Here are the 10 steps, and some of the my thoughts about them:

  1. ID what is to be taught - can be done as a brainstorm, but they don't usually recommend it b/c it takes too long, so they have their expectations ahead of time; for "Read to Self", their top 5 are: read the whole time, stay in one spot, get started right away, work quietly, build stamina; there are expectations for the students AND the teacher (it is a T-chart - 2 columns)
  2. Set a purpose & create a sense of urgency - answers the question, "Why should I to do this?" in an academic way; at least 2 reasons are placed at the top right & left of the anchor chart on either side of the title
  3. Record desired behaviors on an I-Chart (a/k/a anchor chart) - it's a T-chart, but they make it an I-chart, so the "I" stands for independence; it's added to & referred to all year long; done for every station/behavior/expectation; always worded positively; behaviors don't have to be added all at once, they can be added to as you begin your stations at the beginning of the year, helping to build stamina
  4. Model most-desirable behaviors - 1-2 students model the correct behaviors in front of the class as teacher points behavior(s) out on the I-chart; connect it back to the purpose you set in Step 2 by following up with "If he/she/they continue with this behavior, will they [purpose(s)]?" (i.e. become a better friend, learn to read better, be able to do more math problems, etc.)
  5. Model least-desirable behaviors, then most-desirable again - then have another student(s) model inappropriate behavior; ask students to connect back to purpose in Step 2 (it won't happen), then have those same students stop the inappropriate behavior and model appropriate behavior from the I-chart; ask students to connect back to purpose from Step 2 (now, it will happen).
  6. Place students around the room - in an organized fashion, set the students to practice what they've learned, but they get to choose within guidelines that have been given (part of an I-chart directive?). Teacher does not have a small group, simply observing, but does not intervene (see Step 8).
  7. Practice and build stamina - At the beginning, no timer, but letting the students tell you when it's time to stop by noticing when the first one gets antsy. Once an undesired behavior is shown, stamina is "broken" and stations stop. That way, no bad habits get learned. You record the time on a graph and challenge the students to improve their stamina the next time (which could be in 5 more minutes, after another I-chart group session to add another desired behavior).
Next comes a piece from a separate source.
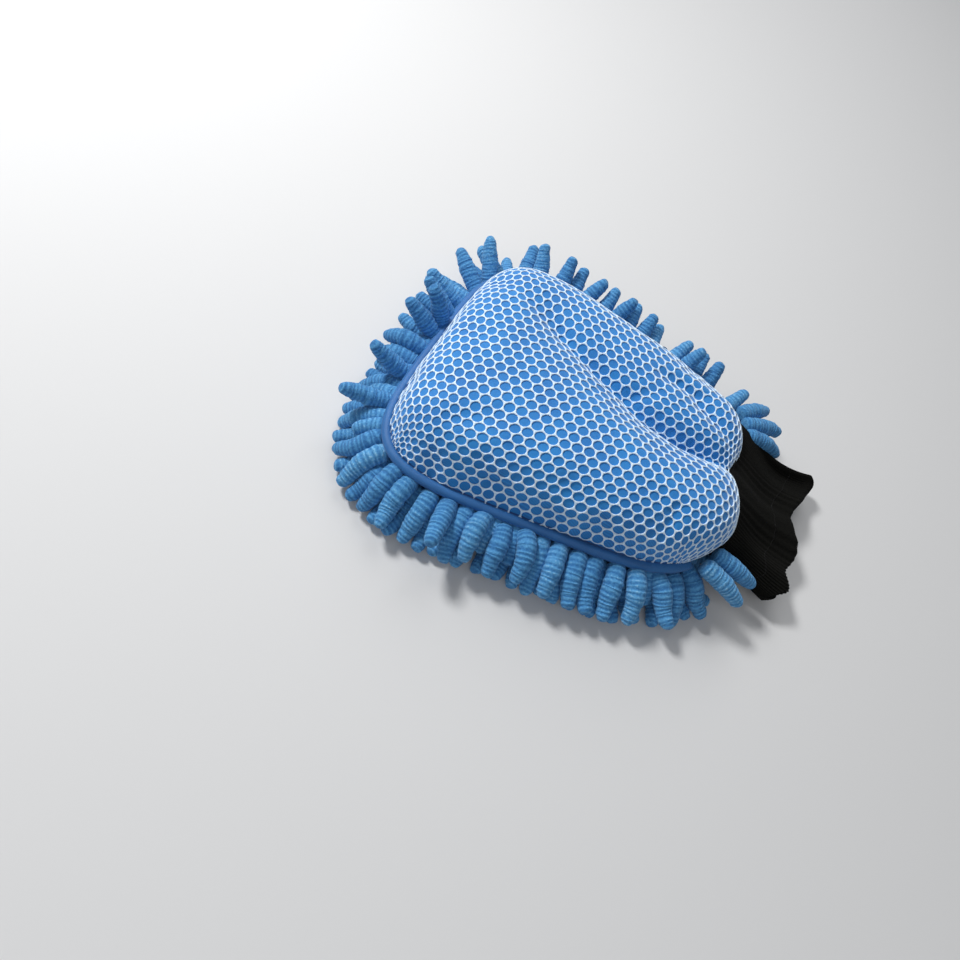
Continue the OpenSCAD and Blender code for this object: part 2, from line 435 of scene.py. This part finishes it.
# ---------------------------------------------------------------- tubes and edges
def tube(name, centres, sides, radius, mat):
    """A closed tube along a line: a grid rolled up round it."""
    centres = np.asarray(centres, float)
    n = len(centres)
    along = np.gradient(centres, axis=0)
    along /= np.linalg.norm(along, axis=1, keepdims=True)
    up = np.array([0, 0, 1.0])
    side = np.cross(along, up)
    side /= np.maximum(np.linalg.norm(side, axis=1, keepdims=True), 1e-9)
    over = np.cross(side, along)
    bm, gx, gy = grid(n - 1, sides)
    i = np.rint((gx + 1) / 2 * (n - 1)).astype(int)
    angle = (gy + 1) * math.pi
    co = (centres[i] + side[i] * (radius * np.cos(angle))[:, None]
          + over[i] * (radius * np.sin(angle))[:, None])
    move_verts(bm, co)
    bmesh.ops.remove_doubles(bm, verts=bm.verts[:], dist=1e-6)
    bmesh.ops.holes_fill(bm, edges=bm.edges[:], sides=0)
    bmesh.ops.recalc_face_normals(bm, faces=bm.faces[:])
    return mesh_object(name, bm, mat)


def seam_route(grow, z, count, cuff_gap):
    """Points along the edge seam, from one side of the cuff round the fingertips to the other."""
    t = np.linspace(0, 1, 4000)
    half = np.stack([np.where(t < 0.5, 1.0, 2 - 2 * t), np.where(t < 0.5, 4 * t - 1, 1.0)], -1)
    bottom = np.stack([np.linspace(0, 1, 1500), np.full(1500, -1.0)], -1)
    half = np.concatenate([bottom, half])
    x, y = plan(half[:, 0], half[:, 1], grow)
    keep = ~((x < cuff_gap) & (y < MID_Y))
    x, y = x[keep], y[keep]
    x, y = np.r_[x, -x[::-1]], np.r_[y, y[::-1]]
    distance = np.r_[0, np.cumsum(np.hypot(np.diff(x), np.diff(y)))]
    at = np.linspace(0, distance[-1], count)
    return np.stack([np.interp(at, distance, x), np.interp(at, distance, y), np.full(count, z)], -1)


# ---------------------------------------------------------------- chenille noodles
NOODLE_R = 5.1 * MM
NOODLE_LEN = 31 * MM
JOINTS = 7                              # points along a noodle's middle line
RIDGES = 15                             # rings of pile along a noodle
RING_STEPS = RIDGES * 2                 # one ring of points on each ridge and one in each groove
SIDES = 7
ROW_PITCH = 12.4 * MM                   # between noodles along a row
RING_COUNT = 50                         # noodles in each of the rings round the edge


def noodle_blank():
    """One straight noodle on +Z, as bmesh: a ridged profile spun round, closed at both ends."""
    bm = bmesh.new()
    profile = []
    for k in range(RING_STEPS + 1):
        t = k / RING_STEPS
        root = min(1, 0.78 + t * 2.2)
        tip = math.sqrt(max(0, 1 - max(0, (t - 0.86) / 0.14) ** 2.2))
        taper = 1 - 0.32 * smooth_step((t - 0.45) / 0.55)
        ridge = 1.0 + (0.048 if k % 2 else -0.048)
        radius = NOODLE_R * 1.12 * root * tip * taper * ridge
        profile.append(bm.verts.new((radius if 0 < k < RING_STEPS else 0, 0, t * NOODLE_LEN)))
    edges = [bm.edges.new(pair) for pair in zip(profile, profile[1:])]
    bmesh.ops.spin(bm, geom=profile + edges, cent=(0, 0, 0), axis=(0, 0, 1), steps=SIDES,
                   angle=2 * math.pi, use_merge=True)
    bmesh.ops.remove_doubles(bm, verts=bm.verts[:], dist=1e-6)
    bmesh.ops.recalc_face_normals(bm, faces=bm.faces[:])
    return bm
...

I never thought of this before. I love the chart & the challenge. 
  8. Stay out of the way - At this stage (what they call the "launching period"), they stay in one place. The teacher does not praise NOR does the teacher redirect, truly staying out of any interactions with the students. That will be very strange to try, but in doing so, the students will have to learn what real independence means, and I'll have an accurate sense of what's going and and where they are. If they're waiting on that feel & comfort of seeing/hearing/knowing I'm near to keep going, what's going to happen when I'm in a small group and can't be there for them? That stamina that I thought was there (and will need to be there) will disappear. However, that doesn't mean that I should be checking email. I should have an observation sheet, taking notes & making "next step" plans. I'll also need to be looking for, what they call, "barometer children" (I love this term - loving, but accurate!):  "...children who dictate the 'weather' of the classroom. A barometer student will be the first person to run out of stamina." (p. 48)  They caution against using our "teacher eye" on them to get them back on task - again, that's using us as false independence. If stamina is broken, stop stations & move to the next activity. Be careful that the child isn't just "resetting" (as they call it) - EXAMPLE: someone stopping to take a stretch then getting right back to work isn't breaking stamina. Don't stop stations too quickly.
  9. Use a quiet signal to bring students back to the gathering space - While in the "launching period" make no judgement on the length of time stations lasted. Building stamina takes time. Record the time and move on. I have a set of chimes that I hope to use. They'll resonate even after I'm finished touching them, so those who are really into their activity still have an opportunity to break focus. Also, I'm hoping the resonance will be long enough to serve as a "let's get cleaned up & to our spot before it stops." 
  10. Conduct a check-in; ask, "How did it go?" - should be brief (5 min max); can use exit slip or hand sign (Likert scale 1-4, below, approaching, at, above standard); go over expectations/behaviors one at a time, asking, "How did you do?"; Awesome idea for those who just want to agree - surfer hand gesture - thumb & pinky waved back-and-forth means, "Me, too!" (don't remember where I got that, somewhere on-line, wish I could give proper credit for that)
(p. 36-52, The Daily 5: Foserting Literacy Independence in the Elementary Grades, 2nd Ed., Gail Boushey & Joan Moser)

They repeat this 3-4 times a day (spread throughout the day) for 5-10 days - this is for Read to Self and Work on Writing. I'll need to modify this to concentrate more on math, science & social studies. I'll have to put this together with what I'm learning about math stations from another book I'm reading (future blog posts about that).

The idea of gradually increasing stamina is intriguing. I think that's something that's been missing in my instruction, and Common Core addresses it in the standards for mathematical practice, as well:

CCSS.MATH.PRACTICE.MP1 Make sense of problems and persevere in solving them.

The authors use a line graph to keep track of how long it takes before the class loses stamina. I think I might use this to help with stamina on math problems, too.

The way they structure the Daily 5 is very similar to math workshop, which is another thing that I've discovered this summer, thanks to the wonderful advice of following blogs of teachers who have what you want. So, I plan to incorporate what they do into math workshop - when I figure that out. That's my next book. After I read it, I'll post on it, too.